A probe set was considered significantly enriched for a particular motif if the 95% confidence interval of the Odds Ratio was greater than \(1.1\) (specified by option lower.OR, \(1.1\) is default), the motif occurred at least 10 times (specified by option min.incidence, \(10\) is default) in the probe set and \(FDR < 0.05\).

Function arguments

Main get.pair arguments

Argument	Description
data	A multi Assay Experiment from createMAE function. If set and probes.motif/background probes are missing this will be used to get this other two arguments correctly. This argument is not require, you can set probes.motif and the backaground.probes manually.
probes	A vector lists the name of probes to define the set of probes in which motif enrichment OR and confidence interval will be calculated.
lower.OR	A number specifies the smallest lower boundary of 95% confidence interval for Odds Ratio.

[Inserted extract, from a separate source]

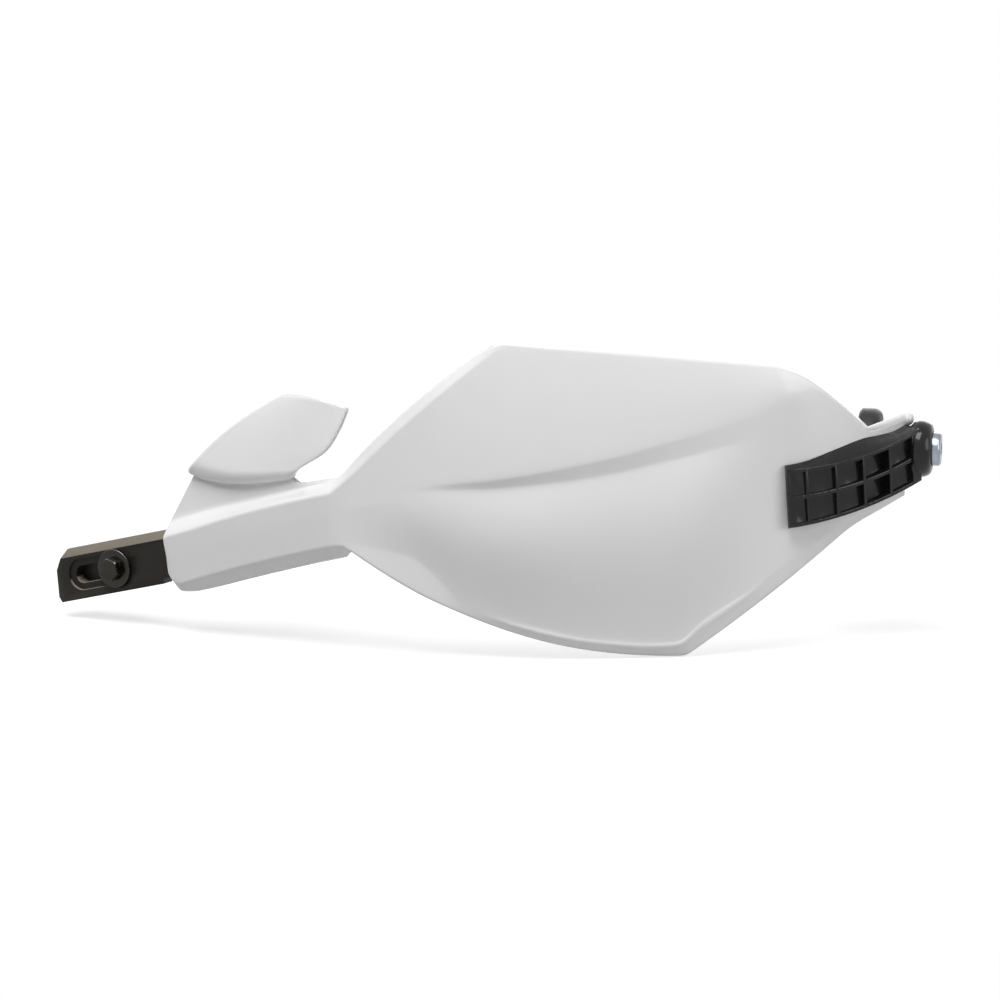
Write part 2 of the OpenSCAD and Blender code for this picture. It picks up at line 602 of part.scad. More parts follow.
head_d = bolt_d * 1.64;
head_k = 5;
bolt_seat = boss_to - head_sink;
bush_to = bolt_seat - washer_t;
cone_len = 13;
cone_from = -plug_len - cone_len + 3;
module end_bolt() {
    color(zinc) translate([bolt_seat, 0, 0]) on_bar() difference() {
        union() {
            rotate_extrude($fn = 64)
                polygon([[0, 0], [head_d / 2, 0], [head_d / 2, head_k - 0.7],
                    [head_d / 2 - 0.7, head_k], [0, head_k]]);
            translate([0, 0, cone_from - bolt_seat + 1])
                cylinder(h = bolt_seat - cone_from, d = bolt_d, $fn = 64);
        }
        translate([0, 0, head_k - 2.4]) hex(bolt_d * 0.62, 4);
    }
}
module end_washer() {
    color(zinc) translate([bush_to, 0, 0]) on_bar() ring(head_d + 1, bolt_d + 0.4, washer_t);
}
module end_bush() {
    color(zinc) translate([hub_from, 0, 0]) on_bar() ring(bush_d, bolt_d + 0.4, bush_to - hub_from);
}
// Flat on the spacer's flange that clears the shield's back: where, its turn in plan and its gap
clear_x = 2;
clear_turn = 49.8;
clear_gap = 0.7;
// How far the expander's neck sits in the spacer, and how far its slits run
neck_in = 0.5;
slit_len = 0.42 * plug_len;
module end_spacer() {
    color([0.2, 0.2, 0.21]) difference() {
        on_bar() rotate_extrude($fn = 96)
            polygon([[bolt_d / 2 + 0.3, neck_in], [plug_d / 2 + 0.1, neck_in],
                [plug_d / 2 + 0.1, 0], [flange_d / 2 - 1, 0], [flange_d / 2, 1],
                for (a = [0:18:90])
                    [flange_d / 2 - 2.6 * (1 - cos(a)), flange_t - 3.2 * (1 - sin(a))],
                [hub_d / 2, flange_t],
                [hub_d / 2, hub_from], [bolt_d / 2 + 0.3, hub_from]]);
        translate([clear_x, plan_y(clear_x), -flange_d]) rotate([0, 0, clear_turn])
            translate([-flange_d, wall + clear_gap - flange_d, 0]) cube(2 * flange_d * [1, 0.5, 1]);
    }
}
module expander_sleeve() {
    slit = 1.6;
    color([0.2, 0.2, 0.21]) difference() {
        translate([-plug_len, 0, 0]) on_bar() difference() {
            union() {
                cylinder(h = plug_len, d = plug_d, $fn = 64);
                cylinder(h = plug_len + neck_in, d = plug_d - 0.4, $fn = 64);
            }
            translate([0, 0, -1]) cylinder(h = plug_len + 2, d = bolt_d + 0.8, $fn = 48);
            translate([0, 0, -0.01]) cylinder(h = 12, d1 = plug_d - 2, d2 = bolt_d + 0.8, $fn = 64);
        }
        for (a = [0, 90]) rotate([a, 0, 0]) translate([-plug_len - 1, -slit / 2, -plug_d])
            cube([slit_len + 1, slit, 2 * plug_d]);
    }
}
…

The motif with higher lower boudnary of 95% confidence interval for Odds Ratio than the number are the significantly enriched motifs (detail see reference).
min.incidence	A non-negative integer specifies the minimum incidence of motif in the given probes set. 10 is default.

Example of use

# Load results from previous sections
mae <- get(load("mae.rda"))
sig.diff <- read.csv("result/getMethdiff.hypo.probes.significant.csv")
pair <- read.csv("result/getPair.hypo.pairs.significant.csv")
head(pair) # significantly hypomethylated probes with putative target genes

# Identify enriched motif for significantly hypomethylated probes which 
# have putative target genes.
enriched.motif <- get.enriched.motif(data = mae,
                                     probes = pair$Probe, 
                                     dir.out = "result", 
                                     label = "hypo",
                                     min.incidence = 10,
                                     lower.OR = 1.1)

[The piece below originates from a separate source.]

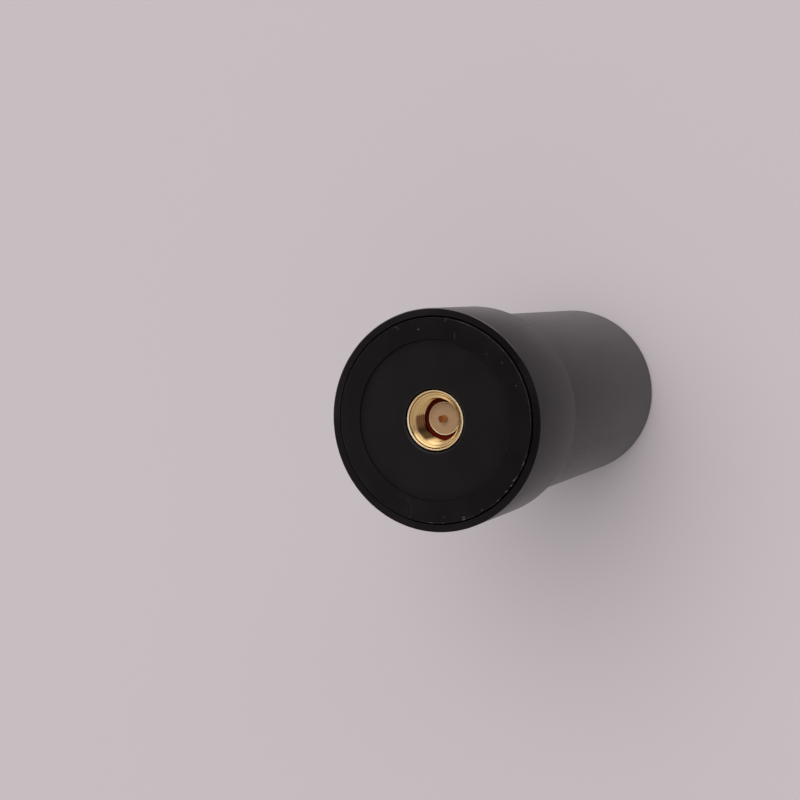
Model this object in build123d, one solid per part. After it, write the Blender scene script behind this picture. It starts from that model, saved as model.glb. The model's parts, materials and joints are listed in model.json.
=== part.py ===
"""Active helical satellite antenna in a round housing, with a screw-on coaxial plug in its base.

Millimetres. It stands on the closed end of its housing: the origin is the centre of that end face,
and +Z runs up the axis and out of the base, where the plug opens.
"""
from build123d import *
import os
from math import cos, radians, sin

# Housing
TUBE_D = 27.0             # plain tube
TUBE_WALL = 1.3
COLLAR_STEP = 1.3         # collar beyond the tube, all round
COLLAR_WALL = 1.0
HOUSING_LENGTH = 59.6     # closed end to collar rim
END_WALL = 1.5
LEDGE_WALL = 1.2          # between the outer shoulder and the inner ledge
END_EDGE_R = 0.7
RIM_OUTER_R = 0.1
RIM_INNER_R = 0.1
SHOULDER_R = 0.25

# Base cap
CAP_GAP = 0.2             # round the cap, inside the collar
CAP_PROUD = 0.2           # cap face above the collar rim
CAP_PLATE = 3.0
CAP_EDGE_R = 0.12
SKIRT_WALL = 1.3
FACE_LAND = 2.85          # flat ring round the recess
RECESS_DEPTH = 0.3
RECESS_EDGE_R = 0.08
SLEEVE_HOLE_GAP = 0.22    # round the plug's sleeve
SLEEVE_HOLE_CHAMFER = 0.22
BOSS_D = 3.6
BOSS_ROOM = 0.3           # between a boss and the skirt
BOSS_COUNT = 3
SCREW_ENGAGE = 3.4        # screw length inside a boss

# Seal in the skirt
SEAL_D = 1.1              # section of the ring
SEAL_GROOVE = 1.3
SEAL_SQUEEZE = 0.05       # left between the ring and the collar
SEAL_DROP = 4.6           # below the cap face

# Coaxial plug
THREAD_BORE_D = 5.9       # mean diameter of the inner thread
SLEEVE_WALL = 1.05        # round the thread's bore
SLEEVE_SUNK = 0.55        # mouth below the cap face
SLEEVE_LENGTH = 6.4
MOUTH_STEP = 0.5          # mouth wider than the thread's bore, all round
MOUTH_DEPTH = 0.7
LIP_FLAT = 0.05           # between the two chamfers of the lip
RING_SUNK = 3.25          # contact ring below the sleeve's mouth
RING_D = 4.52
DIELECTRIC_D = 4.1
GASKET_SUNK = 0.6         # gasket below the contact ring
GASKET_HEIGHT = 1.3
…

names(enriched.motif) # enriched motifs

## [1] "HXA9_HUMAN.H11MO.0.B"  "FOXH1_HUMAN.H11MO.0.A" "PO5F1_HUMAN.H11MO.1.A"
## [4] "HXB13_HUMAN.H11MO.0.A" "IRF9_HUMAN.H11MO.0.C"  "SOX10_HUMAN.H11MO.1.A"

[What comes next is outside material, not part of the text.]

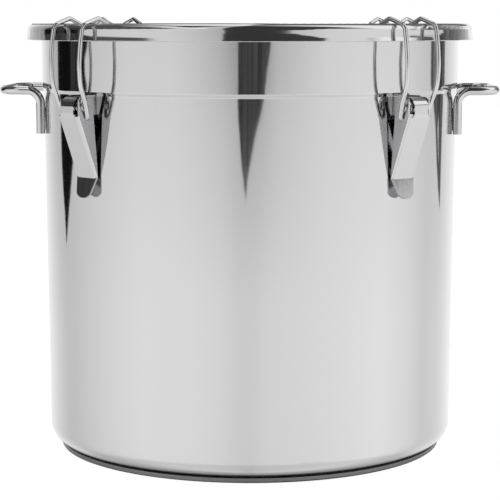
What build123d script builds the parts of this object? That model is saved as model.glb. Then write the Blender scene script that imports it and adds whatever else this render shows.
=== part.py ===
from build123d import *
import os
from math import atan2, cos, degrees, hypot, radians, sin, sqrt, tan

# Stainless steel milk can with a lid that four toggle latches clamp down.
# Millimetres, +Z up. The origin is the centre of the base on the floor, the two carrying
# handles lie on +X and -X, and the latches stand midway between the handles and the
# front (-Y) and back (+Y).

# ---- body ----
body_radius = 176.0        # outside of the wall at its top
wall_draft = 2.8           # how much smaller the wall is where it meets the base
body_wall = 1.0
mouth_height = 354.0       # top of the flange that the gasket seals on
bottom_corner = 16.0       # outside radius between wall and bottom
neck_depth = 47.0          # from the mouth down to the step that stiffens the neck
neck_swell = 1.2
step_slope = 2.7
neck_round = 1.5
flange_reach = 6.2         # how far the flat flange runs out from the neck
flange_curl = 2.2          # outside radius of its turned-down edge

# ---- layered base ----
base_height = 4.0
base_inset = 9.2           # the base disc is this much smaller than the foot of the wall
base_cap_wall = 0.8
base_cap_corner = 1.2

# ---- lid ----
lid_sheet = 1.0
lid_fit = 2.0              # between the flange's edge and the inside of the lid's rim
rim_width = 8.1
rim_rise = 4.2             # how far the rim stands above the ledge
rim_inner_round = 3.0
rim_outer_round = 5.0
ledge_width = 26.1         # flat ring that the bails press on
ledge_round = 1.1
skirt_height = 13.4
skirt_lean = 0.45          # how far the straight part of the skirt leans out
skirt_flare = 1.4          # how far its edge stands out in all
skirt_flare_height = 4.4   # the part that curves outward
skirt_flare_round = 20.0
skirt_edge_round = 0.4
dish_depth = 6.0
dish_round = 5.0

# ---- gasket ----
gasket_lip = 1.5           # thickness of the lip between the flange and the ledge
gasket_gap = 0.3           # free height above the flange before the latches pull down
gasket_side_gap = 0.5
gasket_top_gap = 0.4
gasket_lip_margin = 0.4    # the lip starts this far out from the neck's wall
gasket_outer_chamfer = 2.0
gasket_inner_chamfer = 0.8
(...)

head(enriched.motif[names(enriched.motif)[1]]) ## probes in the given set that have the first motif.

## $HXA9_HUMAN.H11MO.0.B
##  [1] "cg13067635" "cg24873093" "cg25210796" "cg18345456" "cg14094320"
##  [6] "cg17901924" "cg22736624" "cg12213388" "cg13305336" "cg26607897"
## [11] "cg11718886" "cg24593832" "cg25729466" "cg24446417"

# get.enriched.motif automatically save output files. 
# getMotif.hypo.enriched.motifs.rda contains enriched motifs and the probes with the motif. 
# getMotif.hypo.motif.enrichment.csv contains summary of enriched motifs.
dir(path = "result", pattern = "getMotif")

## [1] "getMotif.hypo.enriched.motifs.rda" 
## [2] "getMotif.hypo.motif.enrichment.csv"

# motif enrichment figure will be automatically generated.
dir(path = "result", pattern = "motif.enrichment.pdf")

## [1] "hypo.quality.A-DS.motif.enrichment.pdf"             
## [2] "hypo.quality.A-DS_with_summary.motif.enrichment.pdf"

Bibliography

Fisher, Ronald A. 1922. “On the Interpretation of \(\chi\) 2 from Contingency Tables, and the Calculation of P.” Journal of the Royal Statistical Society 85 (1). JSTOR:87–94.

Heinz, Sven, and others. 2010. “Simple Combinations of Lineage-Determining Transcription Factors Prime Cis-Regulatory Elements Required for Macrophage and B Cell Identities.” Molecular Cell 38 (4). Elsevier:576–89.

Kulakovskiy, Ivan V, and others. 2016. “HOCOMOCO: Expansion and Enhancement of the Collection of Transcription Factor Binding Sites Models.” Nucleic Acids Research 44 (D1). Oxford Univ Press:D116–D125.